Il problema è che questa favola bella della leggenda che si spara leggendosa, fa più il gioco di quelli che odiano la musica, che non di quelli che la amano. Sposta la questione dalla musica alla Vita del Santo e Suo Martirio. Pregiudica una valutazione non emozionale (e non superficiale) dello spessore musicale e poetico dei Nirvana. E questo, tutti quelli che i Nirvana li hanno amati davvero, lo sanno meglio di chiunque. Quando diventi icona (e cliché), quando sei cibo per Carlo Lucarelli o per la pubblicità di una birra con le star morte, importa a pochi dei tuoi power chords o delle tue strofe più fulminanti (“I love myself better than you; I know it is wrong, what should I do?” è il mantra di una generazione), né tantomeno delle tue interviste (la maggior parte delle quali sconclusionate, ma tanto era per canzonare i media e il pubblico, giusto?) (o forse no). Non importa più chi eri e cosa facevi e perché lo facevi, e cosa avresti potuto fare. Esci dalla musica, e diventi una stupida leggenda globale, l’emblema di un tormento, lo spot dell’arte in lotta con l’establishment e con i suoi stessi fan, una t-shirt che dichiara stilosamente pessimismo e fastidio, un argomento di conversazione da tirare fuori a ogni anniversario, una sbrodolata definitiva su un blog, un copione, un concept, un meme, un 27, un guizzo di Moulin Rouge, una copertina, un hashtag, un mulatto, un albino, una zanzara.

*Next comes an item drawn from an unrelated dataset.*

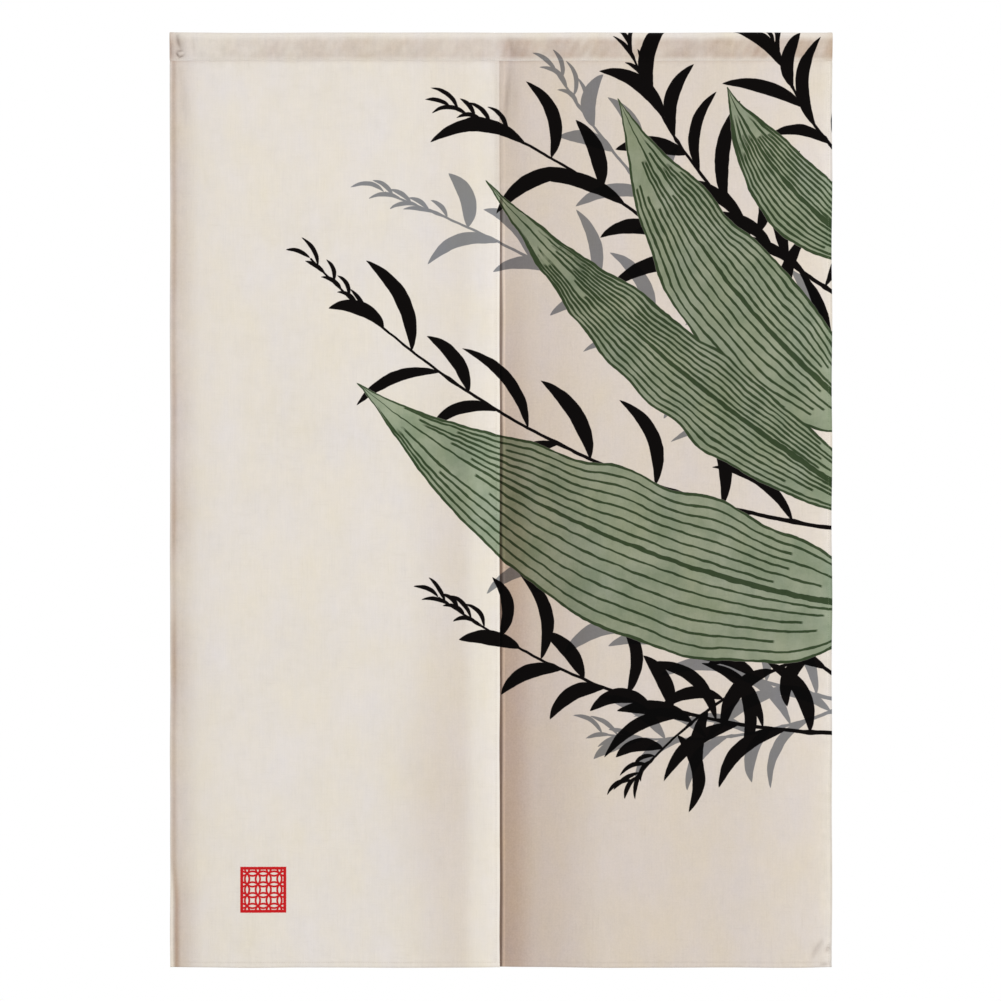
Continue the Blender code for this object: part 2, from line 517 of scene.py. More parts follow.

Ma perché questo articolo, allora?

Per celebrare Kurt Cobain? Ovviamente no. Anche perché quello, nel caso, lo si è fatto, e opportunamente, per gli anniversari dei dischi dei Nirvana – accompagnati del resto da ripubblicazioni deluxe che ne offrivano il pretesto.

Per denigrare Kurt Cobain? Gente, più di quanto lo abbia fatto lui, è impossibile. Nessuno più di lui ha danneggiato la musica che suonava, tirandole un colpo di fucile, bloccandola in una stupida icona. E che non ci venga a dire che non lo sapeva.

Bene! Grazie per l’attenzione. Ci risentiamo tra cinque anni.